The first 30 days on the job set the stage for your future with the company. Follow these 10 tips to make your first 30 days a positive experience for all.

  1. Learn, Learn, and then Learn some more – Research, read, observe and take in as much as you can about your new employer. Ask if they have white papers or reports you can read to familiarize yourself with their product line and to gain knowledge about their existing customer base and new markets they may be exploring. Make yourself the resident expert.
  2. Ask Meaningful Questions –
  3. Dress to Impress – Adhere to the dress code but always stay sharp. Be sure that your attire is pressed, clean, keep the stains at bay and shoes pristine. Always be impeccably groomed and well put together. Add elements of your personal style as an accent. Stay neutral in the beginning until you get a sense of what is acceptable and unacceptable.
  4. Be Enthusiastic and Open-Minded – Stay upbeat with the right level of enthusiasm throughout the day. Everyone knows your new, so be open-minded about this new adventure. This is an opportunity to create an entirely new you and shed any negative work experiences from your mind. Positive vibes makes you more approachable and will help others to feel more comfortable to share with you.
  5. Learn the Rules of Engagement – Take the time to observe and learn how work flow happens across departments, within your team and up the chain of command. Familiarize yourself with the preferred communication style, tools or management platform. Is your office digital forward, a hybrid blend between the old and the new, etc.

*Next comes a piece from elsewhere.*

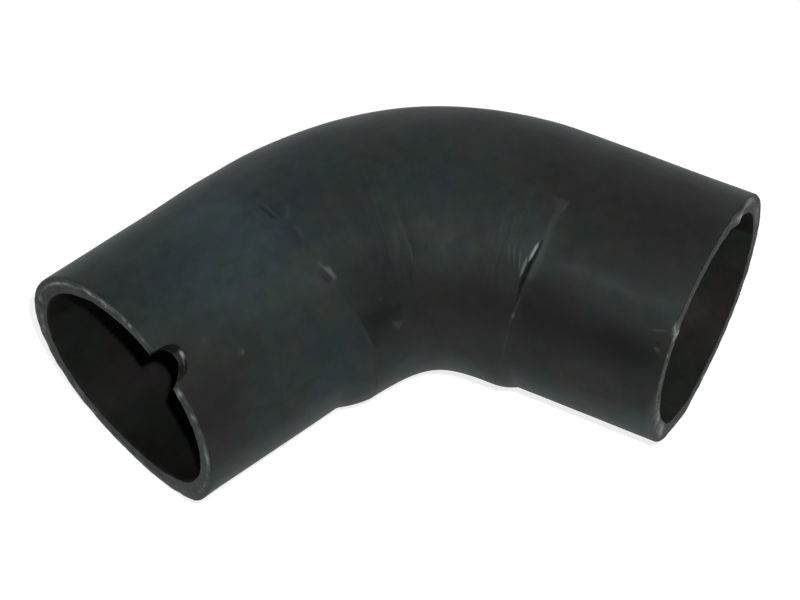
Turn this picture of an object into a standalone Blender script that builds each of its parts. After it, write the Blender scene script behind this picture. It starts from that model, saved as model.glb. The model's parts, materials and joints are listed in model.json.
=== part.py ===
"""Moulded rubber coolant hose: a one-piece elbow, lying on its side.

Two straight arms meet in one bend. Arm A runs towards -X and ends in a slanted
mouth with a rounded locating notch. Arm B runs towards +X and ends in a nearly
square mouth, with a lap seam along its wall. Between two creases the wall is
thicker on the inner side of the bend.

Metres, +Z up. The origin is on the surface that the hose lies on, under the
middle of its extent. The bend opens towards -Y.

Places on the tube are given by two numbers. "Along" is the distance along the
centreline from mouth A. "Turn" is the angle round the section: 0 is the outer
side of the bend, 90 degrees the top, 180 the inner side, 270 the underside.
"""

import math

import bmesh
import bpy
from mathutils import Vector

UP = Vector((0.0, 0.0, 1.0))

# Tube
BORE_RADIUS = 0.0300
WALL = 0.0053

# Elbow: the centreline's bend, and the straight run from it to each mouth
BEND_RADIUS = 0.0654
BEND_ANGLE = math.radians(63.4)
ARM_A_LENGTH = 0.0535
ARM_B_LENGTH = 0.0477

# Mouth cuts: how far each is off square, and the turn at which it reaches farthest
MOUTH_A_TILT = math.radians(7.6)
MOUTH_A_FARTHEST = math.radians(-33.0)
MOUTH_B_TILT = math.radians(2.1)
MOUTH_B_FARTHEST = math.radians(-27.0)

# Locating notch, punched through the wall at mouth A
NOTCH_WIDTH = 0.0104
NOTCH_DEPTH = 0.0057
NOTCH_TURN = math.radians(122.4)
NOTCH_ROUNDING = 1.7
NOTCH_POINTS = 14
PUNCH_OVERSHOOT = 0.004

# Extra rubber on the inner side of the bend, which steps down at a crease on each arm
SWELL_AT_A = 0.0035
SWELL_MIDDLE = 0.0008
SWELL_AT_B = 0.0020
SWELL_MIDDLE_PLACE = 0.61
SWELL_FADE_POWER = 1.5
CREASE_A_RUN = 0.0076
CREASE_B_RUN = 0.0068

# Lap seam on arm B: the outer ply ends in a small step down towards the inner side
LAP_STEP = 0.0004
LAP_TURN = math.radians(123.0)
LAP_STEP_WIDTH = math.radians(1.2)
LAP_FADE = math.radians(36.0)

# Fineness of the facets
FACETS_ROUND = 60
BEND_SPANS = 12

# Finish
SHARP_EDGE = math.radians(30.0)
RUBBER_COLOUR = (0.027, 0.032, 0.033, 1.0)
RUBBER_ROUGHNESS = 0.55

OUTER_RADIUS = BORE_RADIUS + WALL
BEND_LENGTH = BEND_RADIUS * BEND_ANGLE
BEND_START = ARM_A_LENGTH
BEND_END = BEND_START + BEND_LENGTH
FULL_LENGTH = BEND_END + ARM_B_LENGTH
CREASE_A = BEND_START - CREASE_A_RUN
CREASE_B = BEND_END + CREASE_B_RUN


def clear_scene():
    for old in list(bpy.data.objects):
        bpy.data.objects.remove(old)


def rubber_material():
    material = bpy.data.materials.new("black_rubber")
    material.use_nodes = True
    shader = material.node_tree.nodes["Principled BSDF"]
    shader.inputs["Base Color"].default_value = RUBBER_COLOUR
    shader.inputs["Roughness"].default_value = RUBBER_ROUGHNESS
    shader.inputs["Metallic"].default_value = 0.0
    return material


def ease(share):
    """A smooth rise from 0 to 1 as share goes from 0 to 1."""
    return (1.0 - math.cos(math.pi * share)) / 2.0


def spine(along):
    """The centreline's point, its outward side and its direction towards mouth B.

    The bend's centre is at the origin of these coordinates.
    """
    on_bend = min(max(along, BEND_START), BEND_END)
    swing = (on_bend - BEND_START) / BEND_RADIUS - BEND_ANGLE / 2.0
    outward = Vector((math.sin(swing), math.cos(swing), 0.0))
    onward = Vector((math.cos(swing), -math.sin(swing), 0.0))
    return outward * BEND_RADIUS + onward * (along - on_bend), outward, onward


def mouth_slant(along, turn, radius):
    """How far a mouth's tilted cut moves a point along the tube, towards mouth B."""
    if along <= 0.0:
        return -radius * math.tan(MOUTH_A_TILT) * math.cos(turn - MOUTH_A_FARTHEST)
    if along >= FULL_LENGTH:
        return radius * math.tan(MOUTH_B_TILT) * math.cos(turn - MOUTH_B_FARTHEST)
    return 0.0


def tube_point(along, turn, radius):
    """A point at that radius from the centreline, on the cut plane at a mouth."""
    centre, outward, onward = spine(along)
    across = outward * math.cos(turn) + UP * math.sin(turn)
    return centre + across * radius + onward * mouth_slant(along, turn, radius)


def swell(along):
    """Extra wall on the bend's inner side, full in the bend and gone past each crease."""
    if along < BEND_START:
        return SWELL_AT_A * max(0.0, (along - CREASE_A) / CREASE_A_RUN)
    if along > BEND_END:
        return SWELL_AT_B * max(0.0, (CREASE_B - along) / CREASE_B_RUN)
    share = (along - BEND_START) / BEND_LENGTH
    if share < SWELL_MIDDLE_PLACE:
        near_a = 1.0 - share / SWELL_MIDDLE_PLACE
        return SWELL_MIDDLE + (SWELL_AT_A - SWELL_MIDDLE) * ease(near_a)
    near_b = (share - SWELL_MIDDLE_PLACE) / (1.0 - SWELL_MIDDLE_PLACE)
    return SWELL_MIDDLE + (SWELL_AT_B - SWELL_MIDDLE) * ease(near_b)


def lap(along, turn):
    """Height of the lapped ply, which thins away from its edge towards the top."""
    before_edge = (LAP_TURN - turn) / LAP_FADE
    if along < CREASE_B or not 0.0 <= before_edge < 1.0:
        return 0.0
    return LAP_STEP * (1.0 - before_edge)


def outer_radius(along, turn):
    inner_side = max(0.0, -math.cos(turn)) ** SWELL_FADE_POWER
    return OUTER_RADIUS + swell(along) * inner_side + lap(along, turn)


def section_turns():
    """The turns of the facets' edges, with a flat facet underneath and a pair at the lap."""
    step = math.tau / FACETS_ROUND
    too_near = step / 3.0
    lap_edges = [LAP_TURN, LAP_TURN + LAP_STEP_WIDTH]
    plain = [step * (count + 0.5) for count in range(FACETS_ROUND)]
    apart = [turn for turn in plain if min(abs(turn - edge) for edge in lap_edges) > too_near]
    return sorted(apart + lap_edges)


def stations():
    """Distances along the centreline at which the tube has a ring of corners."""
    bend = [BEND_START + BEND_LENGTH * count / BEND_SPANS for count in range(BEND_SPANS + 1)]
    return [0.0, CREASE_A, *bend, CREASE_B, FULL_LENGTH]


def stitch(shape, near, far):
    """Joins two closed rings of corners with a band of four-sided faces."""
    for count, corner in enumerate(near):
        after = (count + 1) % len(near)
        shape.faces.new((corner, near[after], far[after], far[count]))


def add_object(name, shape, parent=None):
    mesh = bpy.data.meshes.new(name)
    bmesh.ops.recalc_face_normals(shape, faces=shape.faces)
    shape.to_mesh(mesh)
    shape.free()
    made = bpy.data.objects.new(name, mesh)
    made.parent = parent
    bpy.context.scene.collection.objects.link(made)
    return made


def make_tube():
    """The elbow's wall, closed at each mouth by a flat ring."""
    shape = bmesh.new()
    turns = section_turns()
    skins = []
    bores = []
    for along in stations():
        skin = [tube_point(along, turn, outer_radius(along, turn)) for turn in turns]
        bore = [tube_point(along, turn, BORE_RADIUS) for turn in turns]
        skins.append([shape.verts.new(point) for point in skin])
        bores.append([shape.verts.new(point) for point in bore])
    for rings in (skins, bores):
        for near, far in zip(rings, rings[1:]):
            stitch(shape, near, far)
    stitch(shape, skins[0], bores[0])
    stitch(shape, skins[-1], bores[-1])
    return add_object("hose", shape)


def notch_outline():
    """Half-round outline of the notch: (across, depth) from the mouth's rim."""
    half = NOTCH_WIDTH / 2.0
    outline = [(-half, -PUNCH_OVERSHOOT)]
    for count in range(NOTCH_POINTS + 1):
        share = -math.cos(math.pi * count / NOTCH_POINTS)
        drop = (1.0 - abs(share) ** NOTCH_ROUNDING) ** (1.0 / NOTCH_ROUNDING)
        outline.append((half * share, NOTCH_DEPTH * drop))
    outline.append((half, -PUNCH_OVERSHOOT))
    return outline


def make_notch_cutter(tube):
    """A punch with the notch's outline that runs radially through the wall."""
    rim = tube_point(0.0, NOTCH_TURN, OUTER_RADIUS)
    outward, onward = spine(0.0)[1:]
    radial = outward * math.cos(NOTCH_TURN) + UP * math.sin(NOTCH_TURN)
    sideways = onward.cross(radial)
    shape = bmesh.new()
    corners = []
    for across, depth in notch_outline():
        point = rim + radial * PUNCH_OVERSHOOT + sideways * across + onward * depth
        corners.append(shape.verts.new(point))
    face = shape.faces.new(corners)
    pulled = bmesh.ops.extrude_face_region(shape, geom=[face])["geom"]
    moved = [item for item in pulled if isinstance(item, bmesh.types.BMVert)]
    bmesh.ops.translate(shape, verts=moved, vec=-radial * (WALL + 2.0 * PUNCH_OVERSHOOT))
    cutter = add_object("notch_cutter", shape, parent=tube)
    cutter.hide_render = True
    cutter.display_type = "WIRE"
    return cutter


def cut(target, cutter):
    boolean = target.modifiers.new("notch", "BOOLEAN")
    boolean.operation = "DIFFERENCE"
    boolean.solver = "EXACT"
    boolean.object = cutter


def rest_on_surface(tube):
    """Puts the origin under the middle of the hose, on the surface that it lies on."""
    corners = [vertex.co for vertex in tube.data.vertices]
    low = [min(corner[axis] for corner in corners) for axis in range(3)]
    high = [max(corner[axis] for corner in corners) for axis in range(3)]
    tube.location = (-(low[0] + high[0]) / 2.0, -(low[1] + high[1]) / 2.0, -low[2])


def main():
    clear_scene()
    hose = make_tube()
    hose.data.materials.append(rubber_material())
    hose.data.shade_smooth()
    hose.data.set_sharp_from_angle(angle=SHARP_EDGE)
    cut(hose, make_notch_cutter(hose))
    rest_on_surface(hose)


main()
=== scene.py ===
"""Looks of the moulded rubber coolant hose.

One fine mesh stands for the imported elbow: its skin with creases and wrinkles, its
two cut mouths and its bore. Small thread ends of the ply show in the cut faces.

Metres, +Z up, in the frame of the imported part. Places on the tube are given by
"along", the distance along the centreline from mouth A, and "turn", the angle round
the section: 0 is the outer side of the bend, 90 degrees the top, 180 the inner side.
"""

import json
import math
import random

import bpy
import numpy as np
from mathutils import Matrix, Vector, noise


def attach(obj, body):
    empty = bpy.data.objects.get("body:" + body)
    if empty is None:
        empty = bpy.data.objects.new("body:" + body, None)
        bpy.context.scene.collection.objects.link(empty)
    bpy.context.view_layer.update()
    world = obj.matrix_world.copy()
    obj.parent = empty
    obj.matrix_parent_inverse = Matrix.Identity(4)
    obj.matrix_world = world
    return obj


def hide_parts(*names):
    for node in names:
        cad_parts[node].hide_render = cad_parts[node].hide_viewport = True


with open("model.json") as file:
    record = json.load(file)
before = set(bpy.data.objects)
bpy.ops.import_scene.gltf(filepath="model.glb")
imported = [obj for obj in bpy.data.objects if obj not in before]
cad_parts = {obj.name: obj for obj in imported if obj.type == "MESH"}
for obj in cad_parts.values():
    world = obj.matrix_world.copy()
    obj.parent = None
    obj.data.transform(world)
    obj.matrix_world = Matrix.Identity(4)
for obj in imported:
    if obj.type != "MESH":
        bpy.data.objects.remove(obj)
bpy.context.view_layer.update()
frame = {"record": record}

MM = 0.001

# The elbow's own sizes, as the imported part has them
BORE_RADIUS = 30.0 * MM
WALL = 5.3 * MM
BEND_RADIUS = 65.4 * MM
BEND_ANGLE = math.radians(63.4)
ARM_A_LENGTH = 53.5 * MM
ARM_B_LENGTH = 47.7 * MM
MOUTH_A_TILT = math.radians(7.6)
MOUTH_A_FARTHEST = math.radians(-33.0)
MOUTH_B_TILT = math.radians(2.1)
MOUTH_B_FARTHEST = math.radians(-27.0)
NOTCH_TURN = math.radians(122.4)
SWELL_AT_A = 3.5 * MM
SWELL_MIDDLE = 0.8 * MM
SWELL_AT_B = 2.0 * MM
SWELL_MIDDLE_PLACE = 0.61
SWELL_FADE_POWER = 1.5
CREASE_A_RUN = 7.6 * MM
CREASE_B_RUN = 6.8 * MM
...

  6. Identify and Befriend Silent Influencers – In every office there are silent influencers. These are the captains of the water cooler, the seasoned team member whose personality and weight of experience knows how to play the chess game. He/ she plays it well too. Find out who this is, be kind to them and take time to learn from him/ her so you steer clear of any messy office politics.
  7. Search for Quick Wins – When possible, seek out ways to score a quick win. Maybe flag an error in a report or close on a low-hanging opportunities. These do not have to be anything grand. It just needs to show your direct report that he/she made the right choice coming out of the gate.
  8. Set Realistic Expectations – This is not the time to raise your hand and volunteer for every new project. Sit down with your direct report and set realistic, clear expectations factoring in your learning curve. Often new hires over extend themselves and then quickly become overwhelmed. An employer knows productivity will increase with time. Take the time they are allowing you to get up to speed. Identify the rising stars of the company and then work to mirror their pacing.
  9. Arrive Early/ Leave Late – We’ve all heard the adage being on time is being late. This is not time to test that theory. Anything can happen from your front door to the office door. Give yourself ample lead time factoring in any unknown variables. It’s better to be 15 minutes early than 10 mins late to a glare of faces looking up at you with a mild annoyance. Do not watch the clock, keep your head down and do your work. When the day ends, let your colleagues leave as you take 10 minutes to prepare your desk for the next day. You’ll find the time goes by faster and your direct report will notice your diligence. Remember, you’re on probation – someone is always watching. 
  10. Keep it Professional – It’s too early in the game for you to be grabbing a drink with your colleagues. Do not mix business and pleasure. Remember, these are your work colleagues and you do not know everyone’s intention. Maybe you beat out Joe’s nephew for the job or Jennifer had applied internally and is angry she wasn’t given the promotion. Be friendly but don’t let your guard down. Friendships will naturally form overtime but in these early times keep it professional at all times.

Make your first 30 days the best ever. We know you will knock it out of the park. Be yourself and enjoy this next phase of your career.